Utilization of Electropolymerized Films of Cobalt Porphyrin for the Reduction of Carbon Dioxide in Aqueous Media

• Published in: ChemCatChem Vol. 8; no. 22; pp. 3536 - 3545
• Main Authors: Pander III, James E., Fogg, Alex, Bocarsly, Andrew B.
• Format: Journal Article
• Language: English
• Published: Weinheim Blackwell Publishing Ltd 22.11.2016; Wiley Subscription Services, Inc
• Subjects: cobalt; electrochemistry; macrocycles; polymers; reduction
• ISSN: 1867-3880; 1867-3899
• DOI: 10.1002/cctc.201600875

A facile electropolymerization process was utilized to prepare electrodes modified with thin films of cobalt protoporphyrin IX. These thin films exhibited a high Faradaic efficiency (84±2 %) for the reduction of CO2 to CO in aqueous solutions near neutral pH with 450 mV of overpotential and a turnover frequency at zero overpotential (log(TOF0)) of −5.9. The production of CO was stable over several hours at these modest potentials.

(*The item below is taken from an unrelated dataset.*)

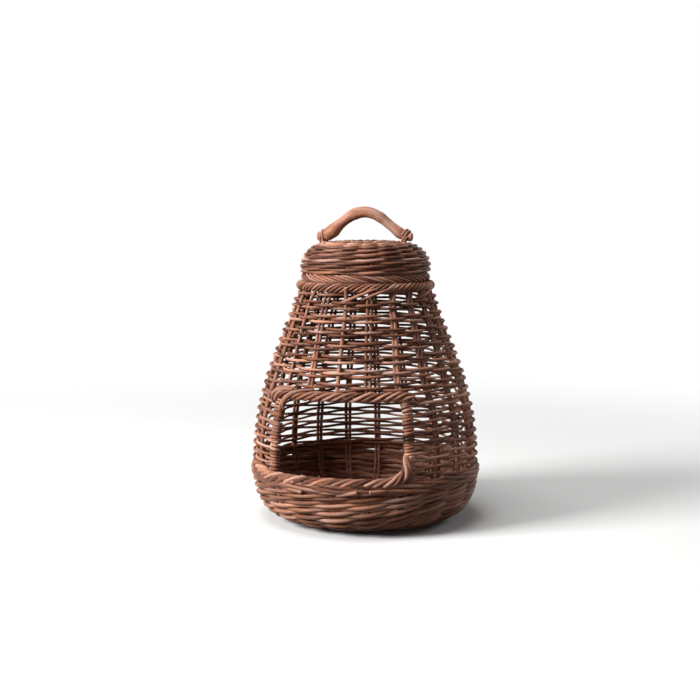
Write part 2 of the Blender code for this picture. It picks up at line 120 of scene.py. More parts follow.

The use of a 13CO2 reactant led exclusively to 13CO as the product. Polymeric films of the unmetalated porphyrin did not demonstrate catalysis for CO2 reduction. UV/Vis spectroelectrochemical experiments indicate that the parent CoII complex is reduced to CoI at the electrode surface before interaction with CO2. It is proposed that the rate‐determining step in the reduction of CO2 is the initial reduction of the CoII moiety to CoI, which binds CO2 and then undergoes a proton‐coupled electron transfer and a loss of water to form CO. Additionally, a new metric for the evaluation of electrocatalysts, the catalytic efficiency, is proposed. The catalytic efficiency is the ratio of the power stored to power consumed for a given electrochemical reaction and can be used to describe both the kinetics and overpotential considerations of a given system. The reduction of carbon dioxide: A facile electropolymerization process is utilized to prepare electrodes modified with thin films of cobalt protoporphyrin IX. These thin films exhibit a high Faradaic efficiency (84±2 %) for the reduction of CO2 to CO in aqueous solutions near neutral pH with 450 mV of overpotential and a turnover frequency at zero overpotential of −5.9. A new metric for the evaluation of electrocatalysts, the catalytic efficiency, is proposed.